Poet Mary Oliver captured our brokenness in this poem, which I came upon on Parker Palmer’s website:
by Mary Oliver
“I go down to the edge of the sea.
How everything shines in the morning light!
The cusp of the whelk,
the broken cupboard of the clam,
the opened, blue mussels,
moon snails, pale pink and barnacle scarred—
and nothing at all whole or shut,
but tattered, split, dropped by the gulls onto the gray rocks
and all the moisture gone.
It’s like a schoolhouse of little words,
thousands of words.
First you figure out what each one means by itself,
the jingle, the periwinkle, the scallop full of moonlight.
Then you begin, slowly, to read the whole story.”
This is what we much search for.
This is what we must listen for.
We can’t assume that we know anyone’s story by simply observing a few obvious traits or habits.
Inside each one of us is a soul – known only to ourselves and God.
Each person we encounter, whether sitting on the side of the road or at the head table is a child of God with a story to tell.
Listen carefully and you may encounter God.
Let us pray.
Gracious, loving God, creator of all, be with us this day as we strive to emulate the love demonstrated by your beloved son, Jesus. Help us to offer our compassion to your sons and daughters on the margins of society. Grant us the grace to be hospitable to all, warmly welcoming the strangers who might find their way to our door.

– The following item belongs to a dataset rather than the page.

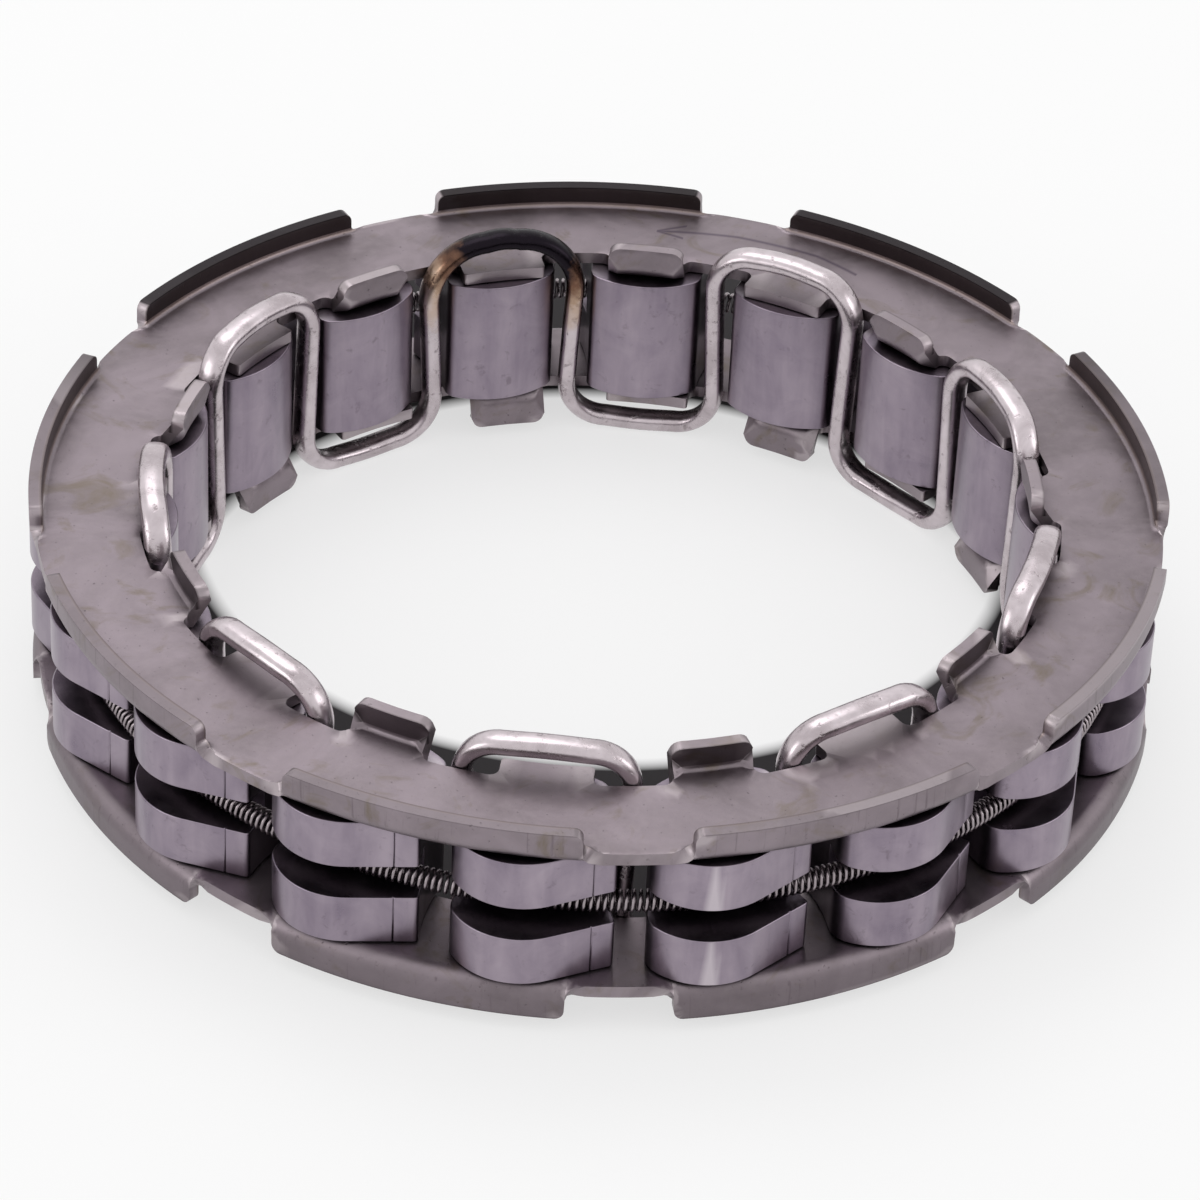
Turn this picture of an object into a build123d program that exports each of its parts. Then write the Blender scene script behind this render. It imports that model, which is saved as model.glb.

Help us to build your loving kingdom on earth in our lifetime.
Hear our prayers this day for those whom we love.
For those who are sick we pray for healing.
For those who mourn, we pray for comfort.
For those who wander the earth seeking a home, we pray that your Holy Spirit might protect and guide them to safety.
We pray, O God, for peace in our hearts, in our homes and in your world.
Hear now the prayers of our hearts as we turn to you in silence of this Meetinghouse made sacred by our gathering.